Seth Goldstein of Root Markets has summarized progress in the "attention economy" during the past year. I’ve followed his work and respect his vision for the future of user attention, relevance and privacy. He’s on a mission to protect how our attention data ( what we click, what we buy, who we converse with) is monitored, collected and used. Seth writes:
"…there is an equally compelling story about the steps and missteps of companies impacted by the emerging Attention Economy. Here is my brief history of key events over the past 12 months:
December 2005: Del.icio.us sells its users’ tags to Yahoo! for $$$
March 2006: O’Reilly ETech Attention Economy Conference
April 2006: PC Forum Conference, Users in Control
July 2006: Netscape pays Diggers for their gestures
August 2006: Ray Ozzie say of Windows Live “we will monitor” our users
August 2006: AOL Search Breach
September 2006: HP Pretext Scandal
September 2006: Facebook “Redesign” Fiasco
October 2006: ?"
and a little bit later in his post:
"…the Internet business path is about to split.

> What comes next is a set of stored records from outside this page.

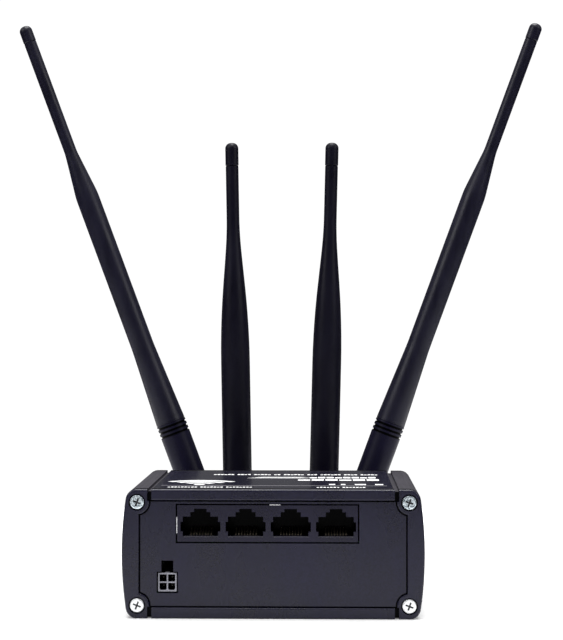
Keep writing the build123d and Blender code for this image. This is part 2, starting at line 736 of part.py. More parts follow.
def make_sim_holder():
    """The two-slot card holder. Its slots face the back panel, which comes off to reach them."""
    left, front = -40.0, 17.0
    width, depth, height = 29.0, 16.8, 6.4
    slot_width, slot_height, slot_margin, slot_rise, slot_pitch = 25.4, 1.1, 1.5, 1.2, 2.9
    slot_left = left + (width - slot_width) / 2
    lower_slot = MAIN_BOARD_TOP + slot_rise
    with BuildPart() as holder:
        box_between((left, front, MAIN_BOARD_TOP), (left + width, front + depth, MAIN_BOARD_TOP + height))
        for slot_z in (lower_slot, lower_slot + slot_pitch):
            low = (slot_left, front + slot_margin, slot_z)
            high = (slot_left + slot_width, front + depth, slot_z + slot_height)
            box_between(low, high, mode=Mode.SUBTRACT)
    return holder


# ---------------------------------------------------------------- antenna jacks and leads
def make_antenna_jacks():
    """Four threaded bulkhead jacks, each with a flange and a lead sleeve inside the panel."""
    flange_radius, sleeve_radius, sleeve_length = 4.4, 1.6, 4.0
    bore_radius, bore_depth = 2.3, 4.2
    flange_start = HOUSING_BACK - FLANGE_THICKNESS
    with BuildPart() as jacks:
        rods_along_y(CONNECTOR_PLACES, sleeve_radius, flange_start - sleeve_length, flange_start)
        rods_along_y(CONNECTOR_PLACES, flange_radius, flange_start, HOUSING_BACK)
        rods_along_y(CONNECTOR_PLACES, THREAD_RADIUS, HOUSING_BACK, THREAD_END)
        bore_start = THREAD_END - bore_depth
        rods_along_y(CONNECTOR_PLACES, bore_radius, bore_start, THREAD_END, mode=Mode.SUBTRACT)
    return jacks


def make_jack_washers():
    """The plain washers under the jack nuts."""
    washer_radius = 5.0
    with BuildPart() as washers:
        with BuildSketch(cross_plane(NUT_SEAT)):
            with Locations(*CONNECTOR_PLACES):
                Circle(washer_radius)
                Circle(THREAD_RADIUS + 0.1, mode=Mode.SUBTRACT)
        extrude(amount=WASHER_THICKNESS)
    return washers


def make_jack_nuts():
    """The hexagon nuts that clamp the bulkhead jacks to the back panel."""
    across_flats = 8.0
    with BuildPart() as nuts:
        with BuildSketch(cross_plane(NUT_SEAT + NUT_THICKNESS)):
            with Locations(*CONNECTOR_PLACES):
                RegularPolygon(across_flats / 2, 6, major_radius=False)
                Circle(THREAD_RADIUS + 0.02, mode=Mode.SUBTRACT)
        extrude(amount=NUT_THICKNESS)
    return nuts


def make_coupling_nuts():
    """The fluted nuts that hold the antennas on their jacks, lipped round each antenna's stem."""
    outer_radius, rim_cut, flute_radius, flute_count, plain_end = 4.6, 0.3, 0.35, 24, 0.8
    thread_bore, lip_bore = THREAD_RADIUS + 0.1, STEM_RADIUS + 0.06
    with BuildPart() as nuts:
        rods_along_y(CONNECTOR_PLACES, outer_radius, COUPLING_START, COUPLING_END)
        rims = nuts.edges().filter_by(GeomType.CIRCLE)
        chamfer(rims, rim_cut)
        with BuildSketch(cross_plane(COUPLING_END - plain_end)):
            with Locations(*CONNECTOR_PLACES):
                with PolarLocations(outer_radius + 0.1, flute_count):
                    Circle(flute_radius)
        extrude(amount=COUPLING_END - COUPLING_START - 2 * plain_end, mode=Mode.SUBTRACT)
        rods_along_y(CONNECTOR_PLACES, thread_bore, COUPLING_START, COUPLING_LIP, mode=Mode.SUBTRACT)
        rods_along_y(CONNECTOR_PLACES, lip_bore, COUPLING_LIP, COUPLING_END, mode=Mode.SUBTRACT)
    return nuts


def make_antenna_leads():
    """The four coaxial leads from the jacks, each ending in a flat snap-on plug on its board."""
    bend_radius, plug_radius, plug_height = 3.5, 1.5, 1.2
    start_y = HOUSING_BACK - FLANGE_THICKNESS - 4.0
    on_card, on_board = MODEM_TOP + plug_height, MAIN_BOARD_TOP + plug_height
    routes = {
        "long_left": [(-18.0, 16.0, 22.0), (4.0, 19.0, 20.5), (16.0, 19.0, on_card)],
        "short_left": [(-12.0, 14.0, 24.5), (-2.0, 14.0, 20.0), (1.5, 8.0, on_board)],
        "short_right": [(11.0, 13.0, 23.5), (3.0, 6.0, 19.0), (1.5, 0.0, on_board)],
        "long_right": [(35.0, 20.5, 21.0), (36.0, 19.0, on_card)],
    }
    first_bends = {"long_left": 22.0, "short_left": 23.0, "short_right": 24.0, "long_right": 24.0}
    with BuildPart() as leads:
        for a in ANTENNAS:
            start = (a.x, start_y, CONNECTOR_Z)
            first_bend = (a.x, first_bends[a.name], CONNECTOR_Z)
            with BuildLine():
                path = FilletPolyline(start, first_bend, *routes[a.name], radius=bend_radius)
            with BuildSketch(Plane(origin=path @ 0, z_dir=path % 0)):
                Circle(LEAD_RADIUS)
            sweep()
            end = path @ 1
            with BuildSketch(level(end.Z - plug_height)):
                with Locations((end.X, end.Y)):
                    Circle(plug_radius)
            extrude(amount=plug_height)
    return leads


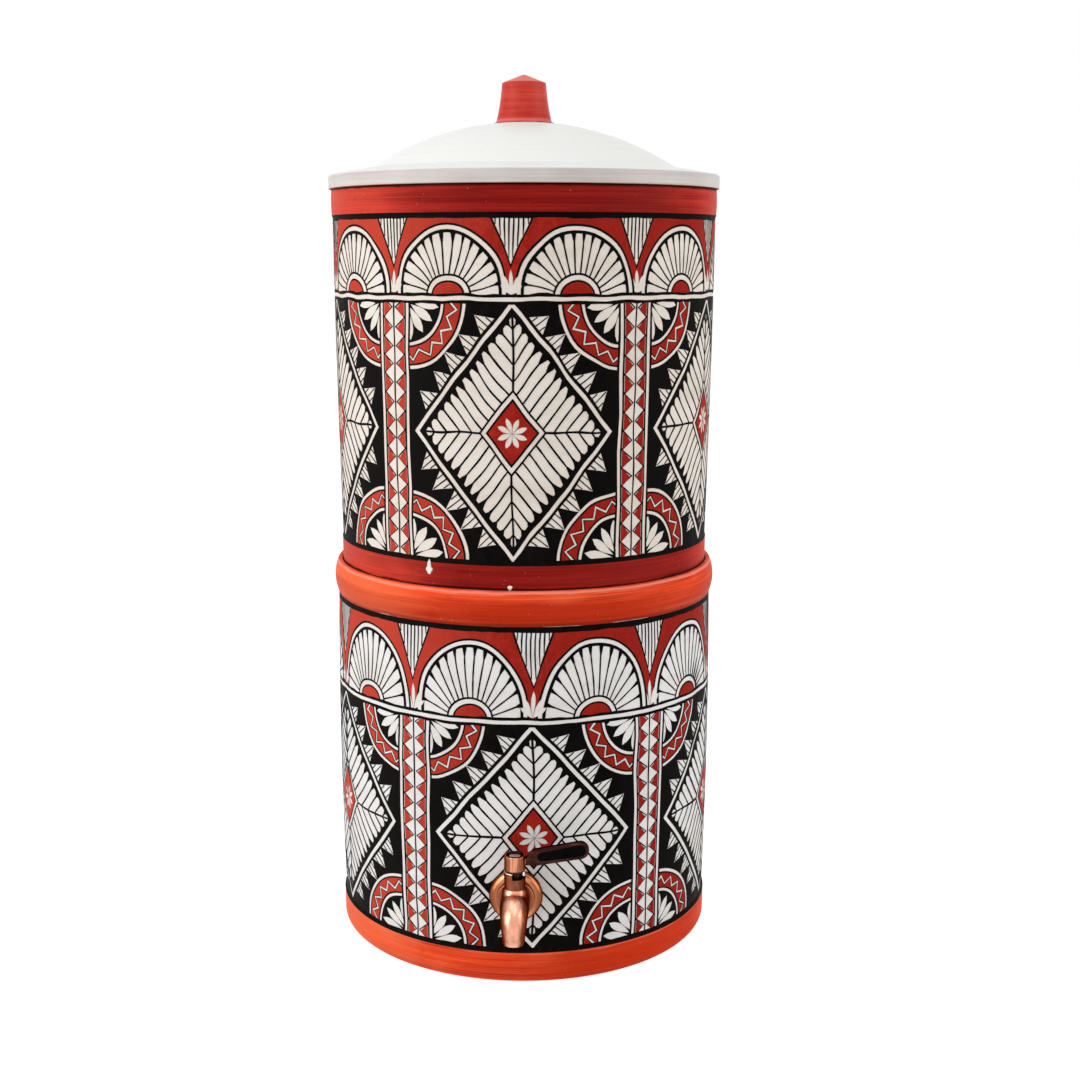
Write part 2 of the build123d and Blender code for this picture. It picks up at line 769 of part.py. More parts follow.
def inlay_form(depth, grow):
    """The inlay's shape on the paddle's front face, as deep as asked and grown all round."""
    start = (paddle_start[0] + inlay_start_setback, paddle_start[1] + inlay_rise())
    end_radius = paddle_end_radius - inlay_border
    outline = tapered_slot(start, inlay_start_radius + grow, paddle_end, end_radius + grow)
    face = Plane.XZ * outline
    recess_floor = -lever_thickness / 2 + inlay_recess_depth
    return Pos(0, recess_floor, 0) * extrude(face, depth)


def inlay_rise():
    """How far the paddle's middle line climbs over the inlay's setback."""
    slope = (paddle_end[1] - paddle_start[1]) / (paddle_end[0] - paddle_start[0])
    return inlay_start_setback * slope


def lever_inlay():
    """Long insert that lies on the floor of the paddle's recess."""
    return stem_axis * Pos(0, 0, hub_bottom) * inlay_form(inlay_thickness, 0)


def lever_screw():
    """Slotted screw that holds the hub on the stem."""
    head_base = hub_bottom + hub_height - hub_recess_depth
    head = rod(screw_head_radius, head_base, head_base + screw_head_thickness)
    slot = Pos(0, 0, head_base + screw_head_thickness) * Box(
        2 * screw_head_radius, screw_slot_width, 2 * screw_slot_depth
    )
    shank = rod(screw_radius, head_base - screw_length, head_base)
    return stem_axis * (head - slot + shank)


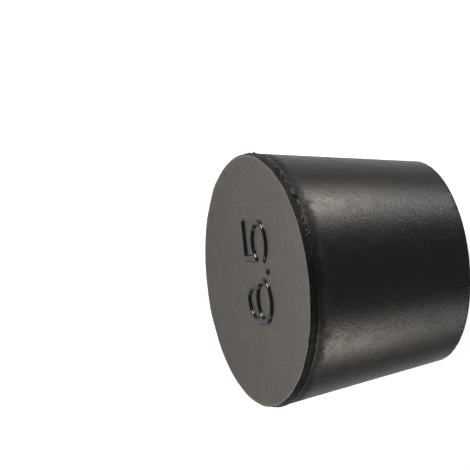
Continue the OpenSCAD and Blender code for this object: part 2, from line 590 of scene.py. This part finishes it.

One direction leads to an open approach to data, governed by the principles of transparency and publicity. The other direction leads to a closed approach to data, focused on privacy and opacity: the black box. Both directions have legitimate and consistent end-user benefits and economic rationales. The danger is getting stuck in the middle: (1) looking to increase your edge but not locking up the information it is based on; or (2) promoting your open-ness but not sharing data back to the system."